Miłego dnia w dniu naszego święta
 
lenka dokładnie:eek:, już wczoraj się mieliśmy z M że jak byśmy jeszcze krowy mieli to by z głodu zdechły albo dżungla by wyrosła ;-):-D
no powiem Ci że łudzę się że tu coś pokopie, tam coś urwie, kury pójdzie karmić :laugh2: a pewnie będzie tak, że będę z nią biegać, pilnować i nic nie zrobię :tak::-D:-D
wczoraj odwiedziłam koleżankę co ma trochę starszą córcię i tak się fajnie w piaskownicy dziewczynki bawiły aż się rozpływałam :-)



przyjedzie dzisiaj moja mama, bo będzie swoją odwiedzać i jak już będzie tak blisko to przyjadą a w moim sklepie na kółkach nie mieli ciasta i muszę coś sama zrobić, ech a chciałam iść na łatwiznę :zawstydzona/y:
 
hej!

dziewczyny wreszcie sie udalo! ostawilam syna od piersi! byl hardcore straszny ale jest coraz lepiej.
Wszystko spisalam na blogu jak macie ochote poczytac to zapraszam!

pozdrawiam was wszystkie!
 
Hej. Pewnie na raty będę pisać bo mnie wywala.

Wszystkiego dobrego w dniu naszego święta.

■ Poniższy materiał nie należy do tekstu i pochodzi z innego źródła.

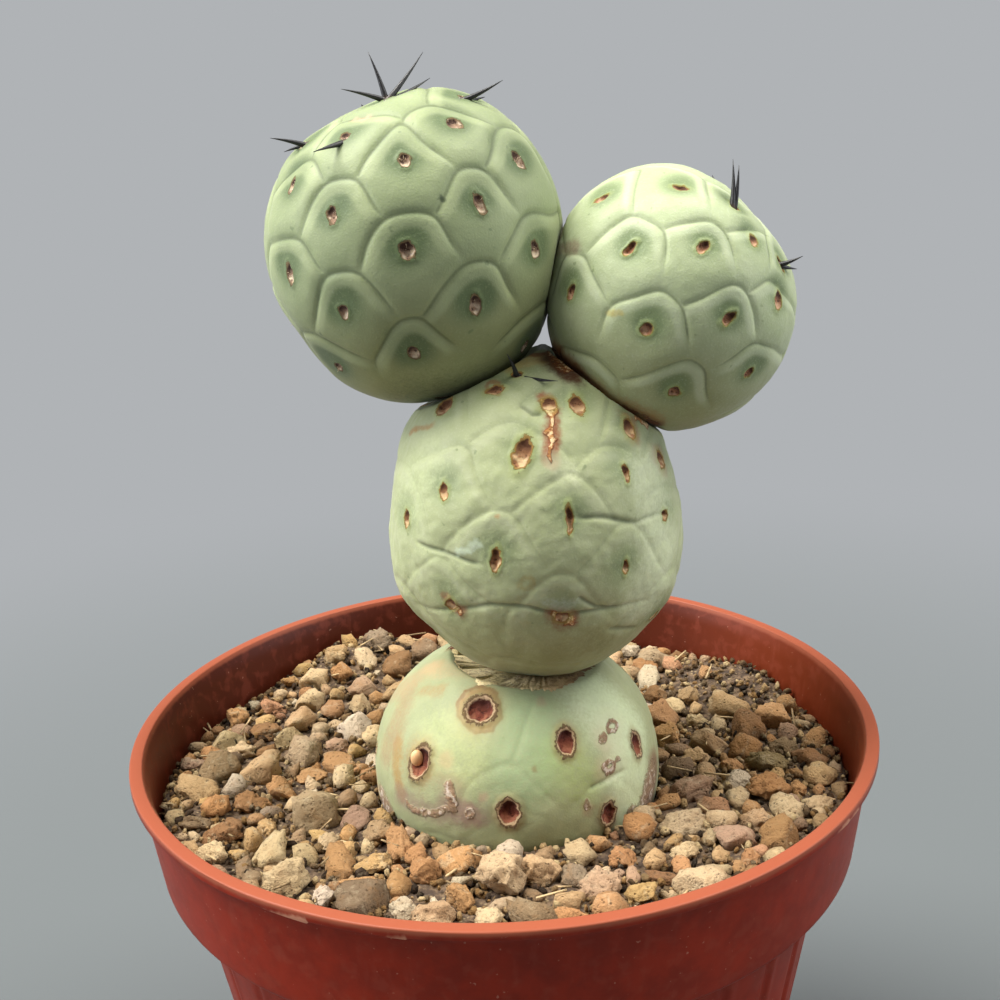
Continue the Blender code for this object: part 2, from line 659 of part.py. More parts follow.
def add_spine(base, tip, collection):
    """A stiff thorn, thick at its base, with its root sunk below it."""
    axis = unit(tip - base)
    root = base - axis * SPINE_ROOT
    bm = bmesh.new()
    bmesh.ops.create_cone(bm, cap_ends=True, segments=SPINE_SIDES, radius1=SPINE_RADIUS,
                          radius2=SPINE_RADIUS / 8, depth=np.linalg.norm(tip - root))
    spine = add_object("spine", mesh_from(bm, "spine"), collection)
    spine.location = (root + tip) / 2
    spine.rotation_mode = "QUATERNION"
    spine.rotation_quaternion = Vector(axis).to_track_quat("Z", "Y")


def clear_of_neighbours(segment, base, tip):
    """Whether a spine stays out of the segments that touch its own."""
    points = base + (tip - base) * np.linspace(0, 1.1, 12)[:, None]
    for lower, upper, _ in CONTACTS:
        if segment is lower or segment is upper:
            other = upper if segment is lower else lower
            shape = np.array((other.half_width, other.half_width, other.half_height)) + 2 * GAP
            if (np.linalg.norm((points - other.centre) / shape, axis=1) < 1).any():
                return False
    return True


def back_spines(segment, areoles, skin):
    """Two spines on each areole near the growing tip that the front doesn't show."""
    draw = random.Random(SPINE_SEED)
    tip = unit(np.array(segment.growing_tip, dtype=float))
    made = []
    for number in range(len(segment.areoles), len(areoles)):
        outward = areoles[number]
        if outward @ tip < math.cos(SPINE_ZONE):
            continue
        for _ in range(2):
            lean = np.array([draw.uniform(-SPINE_LEAN, SPINE_LEAN) for _ in range(3)])
            point = skin[number] + unit(outward + lean) * SPINE_LENGTH
            if clear_of_neighbours(segment, skin[number], point):
                made.append((skin[number], point))
    return made


def front_spines(segment, skin_at):
    """The spines seen from the front, from their bases and tips in the picture."""
    forward = view_axes()[2]
    made = []
    for base_spot, tip_spot, nearer in segment.spines:
        base = skin_at(seen_on_segment(segment, base_spot))
        depth = (base - VIEW_POINT) @ forward - nearer * MM
        made.append((base, VIEW_POINT + view_ray(tip_spot) * depth))
    return made


def make_segment(name, segment, parts, colour):
    """A ball-shaped stem segment with tubercles, areoles and spines, grown as one piece."""
    areoles = all_areoles(segment)
    middles, _ = tubercle_middles(segment, areoles)
    directions, faces = ball_of_tubercles(middles, areoles)
    mesh = bpy.data.meshes.new(name)
    mesh.from_pydata(skin_points(segment, areoles, directions), [], faces)
    bm = bmesh.new()
    bm.from_mesh(mesh)
    bmesh.ops.triangulate(bm, faces=bm.faces)
    made = add_object(name, mesh_from(bm, name), parts)
    skin = skin_points(segment, areoles, areoles)
    spines = front_spines(segment, lambda way: skin_points(segment, areoles, way[None])[0])
    if segment is not BASE:
        spines += back_spines(segment, areoles, skin)
    grown = new_collection(f"{name}_grown")
    for base, tip in spines:
        add_spine(base, tip, grown)
    if segment is BASE:
        add_tap_root(grown)
    boolean(made, "UNION", grown)
    remove_collection(grown)
    made.data.materials.append(material(name, colour, 0.6))
    return made


def add_tap_root(collection):
    """A short tapered root under the base segment."""
    top = BASE.centre[2] - BASE.half_height + 3 * MM
    length = ROOT_LENGTH + 3 * MM
    bm = bmesh.new()
    bmesh.ops.create_cone(bm, cap_ends=True, segments=12, radius1=ROOT_TIP_RADIUS,
                          radius2=ROOT_RADIUS, depth=length)
    root = add_object("root", mesh_from(bm, "root"), collection)
    root.location = (*BASE.centre[:2], top - length / 2)


def main():
    for old in list(bpy.data.objects):
        bpy.data.objects.remove(old)
    parts = new_collection("tephrocactus_in_pot")
    cutters = new_collection("cutters", hidden=True)
    make_pot(parts, cutters)
    make_potting_mix(parts, cutters)
    make_gravel(parts, cutters)
    make_segment("stem_segment_base", BASE, parts, OLD_SKIN)
    make_segment("stem_segment_middle", MIDDLE, parts, GREEN_SKIN)
    make_segment("stem_segment_upper_left", UPPER_LEFT, parts, GREEN_SKIN)
    make_segment("stem_segment_upper_right", UPPER_RIGHT, parts, GREEN_SKIN)


main()
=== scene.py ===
# %% [markdown]
# This script dresses a small potted cactus for its portrait. The solids of the pot, the soil, the
# gravel and the four ball-shaped stem segments are loaded first and give every size. Each step
# then makes one finer piece or one finish, and stands it exactly where its solid is.

# %% Load the frame
import math
import random
from collections import namedtuple

import bmesh
import bpy
import numpy as np
from mathutils import Matrix, Vector, noise


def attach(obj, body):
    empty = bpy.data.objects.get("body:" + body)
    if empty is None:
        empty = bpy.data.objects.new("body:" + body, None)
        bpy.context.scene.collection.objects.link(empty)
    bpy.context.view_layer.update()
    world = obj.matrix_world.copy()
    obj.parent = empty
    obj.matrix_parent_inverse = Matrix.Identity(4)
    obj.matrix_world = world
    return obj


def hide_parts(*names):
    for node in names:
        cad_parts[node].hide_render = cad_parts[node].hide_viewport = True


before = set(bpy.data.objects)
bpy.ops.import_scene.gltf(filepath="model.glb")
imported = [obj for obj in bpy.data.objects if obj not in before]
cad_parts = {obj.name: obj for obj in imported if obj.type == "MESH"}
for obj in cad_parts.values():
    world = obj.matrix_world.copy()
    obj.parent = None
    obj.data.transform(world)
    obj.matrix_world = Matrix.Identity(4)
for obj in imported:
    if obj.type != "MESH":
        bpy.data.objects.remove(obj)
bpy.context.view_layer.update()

MM = 0.001
NOISE_SEED = 3
noise.seed_set(NOISE_SEED)         # without it, noise vectors differ from run to run
print("solids:", sorted(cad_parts))

# %% [markdown]
# Colours are easiest to read as the hex codes that a paint program shows. Shaders work with the
# amount of light instead, which is not in step with those codes, so one function converts them.
# A second small function adds a node to any node tree and wires it up, so that the trees below
# read from top to bottom as recipes. Two more start a material and end it with its one shader.

# %% Colour and node helpers
def linear(code):
    """The linear colour of an sRGB hex code."""
    parts = [int(code[place:place + 2], 16) / 255 for place in (1, 3, 5)]
    return (*(((part + 0.055) / 1.055) ** 2.4 if part > 0.04045 else part / 12.92 for part in parts), 1)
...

Pogoda ładna mimo że pochmurny u mnie. Lubie tak nie prazy i nie jest za zimno. Marek wczoraj c dal mi kwiatek a wcześniej dwie laurki. Justyna chyba zapomniała. A ja dzisiaj u fryzjera bylam, scielam wlosy.

A tak wogóle mężczyznę się z chroniczna sennością i bólem głowy i karku. Na sierpień mam umówioną rezonans zobaczymy co tam się pokaże.

Co do ogródka i dziecka to mobilność w tym wypadku jest minusem. Ja nie mogę normalnie oplec bo Bartek biega wszędzie gdzie się da, koty za sierść ciąga, psa za kudly. Strach ze podrapia czy co innego. Nawet tera z dla świętego spokoju go w wózek zapinana żeby przynajmniej podlać warzywa.


POZIOMKI Piękne cudeńka robisz. Ja co prawda co nieco szyć umiem ale nie potrafilabym nawet koca uszyc.

ANIA OK No i fajnie ze impreza się udała. To najważniejsze.